Task to carry out
Transcribe only the lines of the listing below from the one holding "Write part 2" through the one holding "words for a", inclusive, without any change.

Entries with model source code:
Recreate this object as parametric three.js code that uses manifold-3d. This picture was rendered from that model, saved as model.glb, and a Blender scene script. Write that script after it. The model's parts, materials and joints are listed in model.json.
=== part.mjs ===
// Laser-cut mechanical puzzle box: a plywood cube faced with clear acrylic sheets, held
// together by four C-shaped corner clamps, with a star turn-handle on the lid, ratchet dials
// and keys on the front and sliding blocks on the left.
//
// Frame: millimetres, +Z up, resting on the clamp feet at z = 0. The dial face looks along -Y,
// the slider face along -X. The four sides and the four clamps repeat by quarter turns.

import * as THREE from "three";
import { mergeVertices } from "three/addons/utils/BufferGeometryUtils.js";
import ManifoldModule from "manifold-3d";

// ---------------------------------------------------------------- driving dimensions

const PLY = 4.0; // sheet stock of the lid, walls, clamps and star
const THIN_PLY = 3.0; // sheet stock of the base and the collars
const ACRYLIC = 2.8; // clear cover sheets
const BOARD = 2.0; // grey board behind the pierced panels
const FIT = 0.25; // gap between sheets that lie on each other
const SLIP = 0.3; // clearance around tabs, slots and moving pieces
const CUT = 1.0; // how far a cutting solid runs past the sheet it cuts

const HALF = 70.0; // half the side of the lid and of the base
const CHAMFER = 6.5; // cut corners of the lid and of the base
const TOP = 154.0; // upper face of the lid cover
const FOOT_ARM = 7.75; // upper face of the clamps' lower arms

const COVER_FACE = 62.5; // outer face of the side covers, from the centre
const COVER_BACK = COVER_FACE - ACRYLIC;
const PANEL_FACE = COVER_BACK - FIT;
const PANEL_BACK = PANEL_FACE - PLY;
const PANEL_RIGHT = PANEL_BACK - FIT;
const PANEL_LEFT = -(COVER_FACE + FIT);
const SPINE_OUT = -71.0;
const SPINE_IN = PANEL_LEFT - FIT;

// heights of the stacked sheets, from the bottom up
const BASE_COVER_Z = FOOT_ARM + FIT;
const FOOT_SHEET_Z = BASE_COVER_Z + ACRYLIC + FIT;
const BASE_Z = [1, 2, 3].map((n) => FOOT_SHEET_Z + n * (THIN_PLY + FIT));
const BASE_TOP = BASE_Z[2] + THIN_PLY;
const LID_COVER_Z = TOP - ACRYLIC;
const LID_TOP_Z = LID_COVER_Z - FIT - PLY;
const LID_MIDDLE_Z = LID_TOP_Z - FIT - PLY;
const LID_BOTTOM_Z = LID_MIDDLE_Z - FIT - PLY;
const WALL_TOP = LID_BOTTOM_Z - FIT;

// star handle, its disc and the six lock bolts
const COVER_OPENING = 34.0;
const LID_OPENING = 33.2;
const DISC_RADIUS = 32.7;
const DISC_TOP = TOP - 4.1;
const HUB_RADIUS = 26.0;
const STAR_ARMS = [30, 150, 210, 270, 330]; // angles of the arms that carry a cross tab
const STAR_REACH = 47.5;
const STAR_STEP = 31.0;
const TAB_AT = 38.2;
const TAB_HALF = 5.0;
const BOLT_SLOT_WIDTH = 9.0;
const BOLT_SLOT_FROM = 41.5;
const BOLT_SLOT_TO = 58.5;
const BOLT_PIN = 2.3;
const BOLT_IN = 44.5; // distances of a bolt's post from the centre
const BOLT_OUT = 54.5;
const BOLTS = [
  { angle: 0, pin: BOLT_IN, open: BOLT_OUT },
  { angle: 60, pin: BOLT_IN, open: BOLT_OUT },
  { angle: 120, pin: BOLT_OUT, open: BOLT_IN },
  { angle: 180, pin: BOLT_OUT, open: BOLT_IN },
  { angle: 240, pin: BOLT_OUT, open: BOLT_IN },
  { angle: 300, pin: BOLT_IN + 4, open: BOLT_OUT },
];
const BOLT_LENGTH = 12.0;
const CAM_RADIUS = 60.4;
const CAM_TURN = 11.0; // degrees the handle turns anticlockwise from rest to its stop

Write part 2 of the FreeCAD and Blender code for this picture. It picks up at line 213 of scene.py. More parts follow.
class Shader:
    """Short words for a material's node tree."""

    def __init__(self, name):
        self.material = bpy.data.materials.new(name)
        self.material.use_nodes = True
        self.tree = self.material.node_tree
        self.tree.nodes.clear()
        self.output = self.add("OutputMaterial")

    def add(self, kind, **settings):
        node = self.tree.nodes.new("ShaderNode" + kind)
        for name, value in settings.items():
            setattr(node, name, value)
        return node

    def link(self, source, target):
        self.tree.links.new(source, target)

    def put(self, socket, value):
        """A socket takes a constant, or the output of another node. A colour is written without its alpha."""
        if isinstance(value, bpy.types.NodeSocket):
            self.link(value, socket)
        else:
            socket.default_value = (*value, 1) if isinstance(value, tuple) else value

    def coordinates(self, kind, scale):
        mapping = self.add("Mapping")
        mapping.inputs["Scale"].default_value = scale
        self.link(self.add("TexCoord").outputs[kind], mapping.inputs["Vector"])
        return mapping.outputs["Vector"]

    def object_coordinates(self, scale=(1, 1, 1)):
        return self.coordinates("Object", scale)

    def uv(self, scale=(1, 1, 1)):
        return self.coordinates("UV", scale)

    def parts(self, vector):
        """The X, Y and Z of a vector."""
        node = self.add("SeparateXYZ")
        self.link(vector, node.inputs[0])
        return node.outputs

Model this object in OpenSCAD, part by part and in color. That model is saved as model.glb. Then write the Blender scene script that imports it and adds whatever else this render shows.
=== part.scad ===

Final answer
Write part 2 of the FreeCAD and Blender code for this picture. It picks up at line 213 of scene.py. More parts follow.
class Shader:
    """Short words for a material's node tree."""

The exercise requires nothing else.